Days earlier, 22 mostly Western nations signed a similar letter to urge the world body to investigate China’s human rights violations in Xinjiang.

China’s Infiltration

“If [people] continue to tolerate and connive China’s infiltration into the UNHRC, people will have to be doubtful if the council can still truly remain impartial,” said Dilxat Raxit, spokesman for the exile Germany-headquartered World Uighur Congress (WUC).

The Friday statement by 37 ambassadors has not only divided the council, but also dashed the Uighurs’ hope on the council to stand up against China in order for the justice to prevail, he added.

The signatories justify China’s efforts by saying “Faced with the grave challenge of terrorism and extremism, China has undertaken a series of counter-terrorism and de-radicalization measures in Xinjiang, including setting up vocational education and training centers.”

China’s Foreign Ministry Spokesperson Geng Shuang, on Monday, voiced appreciation to the ambassadors, saying that Xinjiang hasn’t seen any terrorist attacks in the past three years and people there support the government's measures with a stronger sense of happiness, fulfillment and security, according to state media.

Anti-Beijing Stance

The 22 signatories from democratic countries including Australia, Canada, France, Germany, Japan and Britain expressed concern about “credible reports of arbitrary detention” in Xinjiang and “widespread surveillance and restrictions” particularly targeting Uighurs and other minorities.

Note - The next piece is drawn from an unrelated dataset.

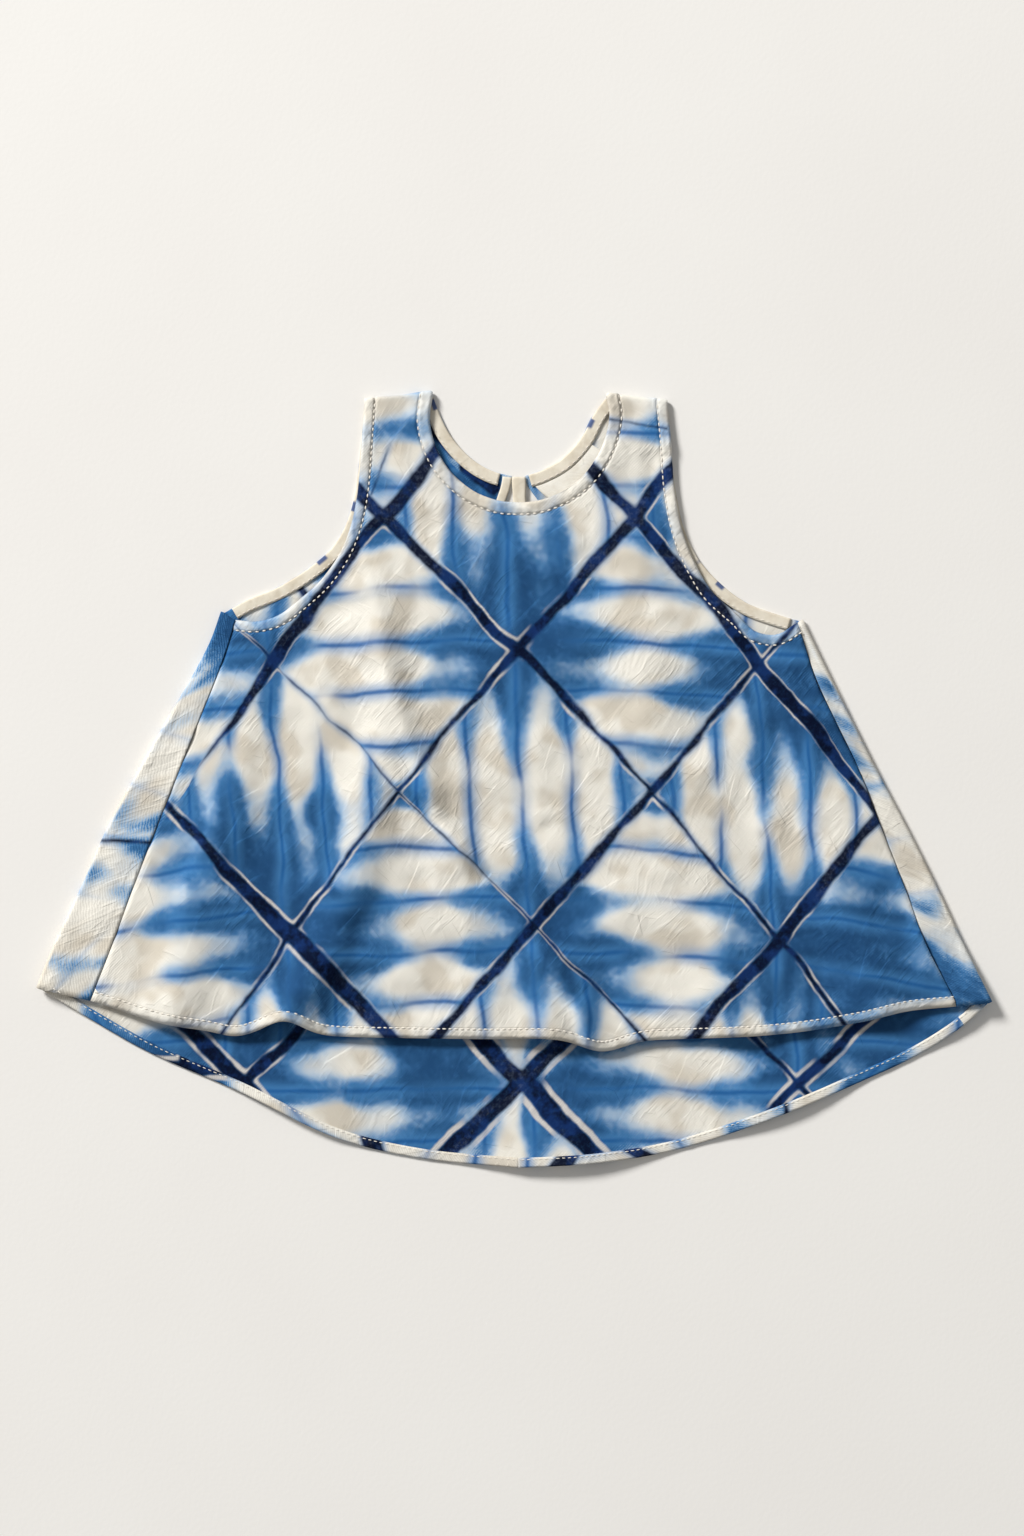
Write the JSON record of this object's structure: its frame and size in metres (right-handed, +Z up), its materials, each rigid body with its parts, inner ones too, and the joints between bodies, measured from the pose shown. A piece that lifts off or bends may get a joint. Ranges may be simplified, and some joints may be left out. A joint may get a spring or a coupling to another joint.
{
  "type": "tank top",
  "caption": "Child's sleeveless A-line top in tie-dyed cotton, laid flat face up, with a longer back hem and a keyhole at the back neck.",
  "frame": {"origin": "middle of the underside, on the surface that the top lies on", "axes": "+X across the top to the right as seen from above, +Y from the hem to the shoulders, +Z up from the surface"},
  "size_m": [0.4878, 0.3966, 0.0123],
  "materials": {
    "dyed_cotton": "matt, hand dyed in indigo on cream",
    "plain_cotton": "matt cream",
    "label_cotton": "matt cream, bare"
  },
  "bodies": {
    "root": {"front_panel": "dyed_cotton", "back_panel": "dyed_cotton", "neck_facing_left": "plain_cotton", "neck_facing_right": "plain_cotton", "armhole_facing_left": "plain_cotton", "armhole_facing_right": "plain_cotton", "keyhole_binding": "plain_cotton", "keyhole_tab": "plain_cotton", "neck_label": "label_cotton"}
  },
  "joints": []
}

They called on China to uphold its national laws and international commitments, including as a member of the Human Rights Council.

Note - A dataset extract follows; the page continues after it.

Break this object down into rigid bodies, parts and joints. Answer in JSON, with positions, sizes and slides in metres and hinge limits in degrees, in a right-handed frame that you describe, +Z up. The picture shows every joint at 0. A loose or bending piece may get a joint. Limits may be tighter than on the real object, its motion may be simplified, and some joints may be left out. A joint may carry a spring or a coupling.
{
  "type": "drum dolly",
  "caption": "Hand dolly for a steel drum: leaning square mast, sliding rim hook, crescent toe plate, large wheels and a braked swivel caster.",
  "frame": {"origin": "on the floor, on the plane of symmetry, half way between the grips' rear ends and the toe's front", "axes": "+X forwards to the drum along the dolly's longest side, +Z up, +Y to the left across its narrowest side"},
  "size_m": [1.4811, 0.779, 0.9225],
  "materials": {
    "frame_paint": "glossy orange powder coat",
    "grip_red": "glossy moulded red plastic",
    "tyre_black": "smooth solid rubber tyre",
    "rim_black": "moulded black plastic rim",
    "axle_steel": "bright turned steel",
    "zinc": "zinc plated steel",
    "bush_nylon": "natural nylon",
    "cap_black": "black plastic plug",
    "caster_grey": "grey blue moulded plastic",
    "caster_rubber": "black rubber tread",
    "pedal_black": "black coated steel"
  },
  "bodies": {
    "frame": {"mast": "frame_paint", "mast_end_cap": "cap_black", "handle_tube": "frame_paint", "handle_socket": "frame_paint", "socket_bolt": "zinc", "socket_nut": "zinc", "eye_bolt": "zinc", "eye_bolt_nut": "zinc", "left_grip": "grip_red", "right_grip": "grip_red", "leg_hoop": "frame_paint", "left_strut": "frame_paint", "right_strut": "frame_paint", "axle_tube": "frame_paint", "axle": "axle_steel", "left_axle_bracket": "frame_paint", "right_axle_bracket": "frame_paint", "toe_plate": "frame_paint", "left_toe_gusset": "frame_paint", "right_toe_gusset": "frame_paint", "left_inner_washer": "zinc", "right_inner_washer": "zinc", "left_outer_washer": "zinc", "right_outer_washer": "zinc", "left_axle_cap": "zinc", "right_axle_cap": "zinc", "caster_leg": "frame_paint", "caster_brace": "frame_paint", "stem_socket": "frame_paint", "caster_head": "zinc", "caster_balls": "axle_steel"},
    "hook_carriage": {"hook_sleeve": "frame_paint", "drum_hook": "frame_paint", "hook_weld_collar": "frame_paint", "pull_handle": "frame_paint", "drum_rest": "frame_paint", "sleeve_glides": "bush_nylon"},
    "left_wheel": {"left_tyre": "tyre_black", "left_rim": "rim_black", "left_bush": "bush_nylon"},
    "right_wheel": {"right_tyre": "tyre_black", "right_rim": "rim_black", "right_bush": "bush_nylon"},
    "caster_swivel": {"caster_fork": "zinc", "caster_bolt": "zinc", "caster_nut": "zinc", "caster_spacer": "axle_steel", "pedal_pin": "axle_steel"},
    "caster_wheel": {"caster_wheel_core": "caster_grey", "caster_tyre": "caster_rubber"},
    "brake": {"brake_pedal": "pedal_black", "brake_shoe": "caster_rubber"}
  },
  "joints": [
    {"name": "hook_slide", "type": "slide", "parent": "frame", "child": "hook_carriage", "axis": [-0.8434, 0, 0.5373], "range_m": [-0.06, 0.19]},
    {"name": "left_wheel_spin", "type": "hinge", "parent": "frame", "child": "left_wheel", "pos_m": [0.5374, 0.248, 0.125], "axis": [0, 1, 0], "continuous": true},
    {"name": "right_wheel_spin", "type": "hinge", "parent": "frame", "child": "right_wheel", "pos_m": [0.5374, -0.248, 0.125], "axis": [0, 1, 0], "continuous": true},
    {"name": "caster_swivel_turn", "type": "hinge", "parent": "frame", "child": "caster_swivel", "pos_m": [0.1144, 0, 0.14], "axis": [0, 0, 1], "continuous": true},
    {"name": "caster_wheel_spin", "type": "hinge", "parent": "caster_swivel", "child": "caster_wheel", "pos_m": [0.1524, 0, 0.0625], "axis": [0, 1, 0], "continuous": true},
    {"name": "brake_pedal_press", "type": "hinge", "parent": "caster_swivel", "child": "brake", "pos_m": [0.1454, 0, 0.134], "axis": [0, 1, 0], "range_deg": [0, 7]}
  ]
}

Aside from the geographic divergence between both letters, the pro-Beijing statement features many Muslim-majority states, which Raxit denounced as “a lack of justice” as they have turned a blind eye to Beijing’s oppression of the Muslim population in Xinjiang.

China’s economic lure?

Analysts say that economic power and potential benefits from China’s One Belt One Road Initiatives aren’t the only factors that countries weigh on when deciding to side with China or not.

“For many, China’s economic heft is a primary concern when deciding to rebuke Beijing so publicly. For other states, such as Russia, Saudi Arabia, and North Korea, their own human rights records at home have come under frequent attack abroad and so defending China becomes a roundabout way of defending themselves,” Catherine Putz, managing director of a monthly magazine The Diplomat, wrote in a commentary.

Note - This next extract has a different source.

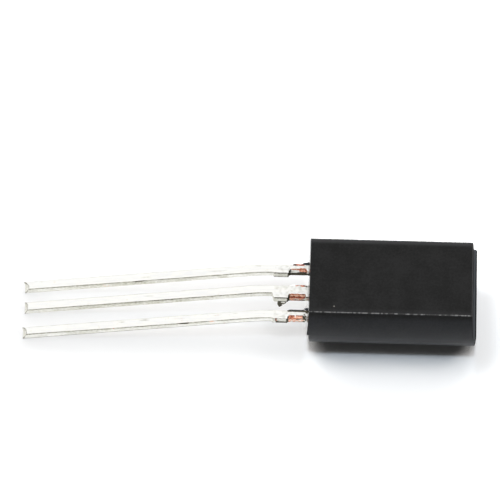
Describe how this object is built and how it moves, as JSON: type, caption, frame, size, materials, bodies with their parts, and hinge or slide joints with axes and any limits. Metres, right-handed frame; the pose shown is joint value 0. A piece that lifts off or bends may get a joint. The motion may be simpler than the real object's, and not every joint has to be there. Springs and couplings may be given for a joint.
{
  "type": "transistor in a long-body to-92 package",
  "caption": "Small black moulded transistor, flat in front and round behind, lying on its back with its tinned leads bent down to the table.",
  "frame": {"origin": "where the middle lead leaves the body, on the parting plane, which is also the upper face of the lead frame", "axes": "+X into the body, towards its top end; the leads run along -X; +Z is the normal of the flat front, upwards as the part lies on its round back; +Y towards the emitter"},
  "size_m": [0.022, 0.005, 0.004],
  "materials": {
    "black_epoxy": "fine matt moulded",
    "tinned_copper": "bright tin plate, bare copper where the necks were sheared",
    "silicon": "polished, dark grey",
    "solder": "dull solder",
    "gold_wire": "bright gold"
  },
  "bodies": {
    "root": {"moulded_body": "black_epoxy", "emitter_lead": "tinned_copper", "collector_lead": "tinned_copper", "base_lead": "tinned_copper", "silicon_die": "silicon", "die_solder": "solder", "emitter_bond_wire": "gold_wire", "base_bond_wire": "gold_wire"}
  },
  "joints": []
}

Shih Chien-yu, a Central Asian specialist from Chu Hai College in Hong Kong, argued that most of those Muslim states chose to side with Beijing for they‘ve shared a similar history of being suppressed by western imperialist powers.

FILE - Ethnic Uighur women leave a center where political education lessons are held in Kashgar, in Xinjiang Uighur Autonomous Region, China, Sept. 6, 2018.
FILE - Ethnic Uighur women leave a center where political education lessons are held in Kashgar, in Xinjiang Uighur Autonomous Region, China, Sept. 6, 2018.


They hence begin to uphold China’s role as an influential balancer in the region, he added.

“They believe that the rise of China presents them with an opportunity to strike a balance so that they no longer need to closely follow the Western world. Through China, a balance can be found between them and the west. So, in spirit, they’re more than willing to support China,” Shih said.

The professor noted that China will come under serious pressure if the United States, which doesn’t appear on either letter, takes a stance and considers sanctions on China over Xinjiang’s Uighur internment camps.

But he doubts that the United States will take any drastic move since it is now in the middle of trade negotiations with China.

WUC’s Raxit urged the United Nations to kick China out of the UNHRC for it has failed to honor its commitments as a council member.

And, instead, the U.N. Security Council should address China’s inhuman treatment of Uighurs in Xinjiang now that its human rights council is biased with China, he said.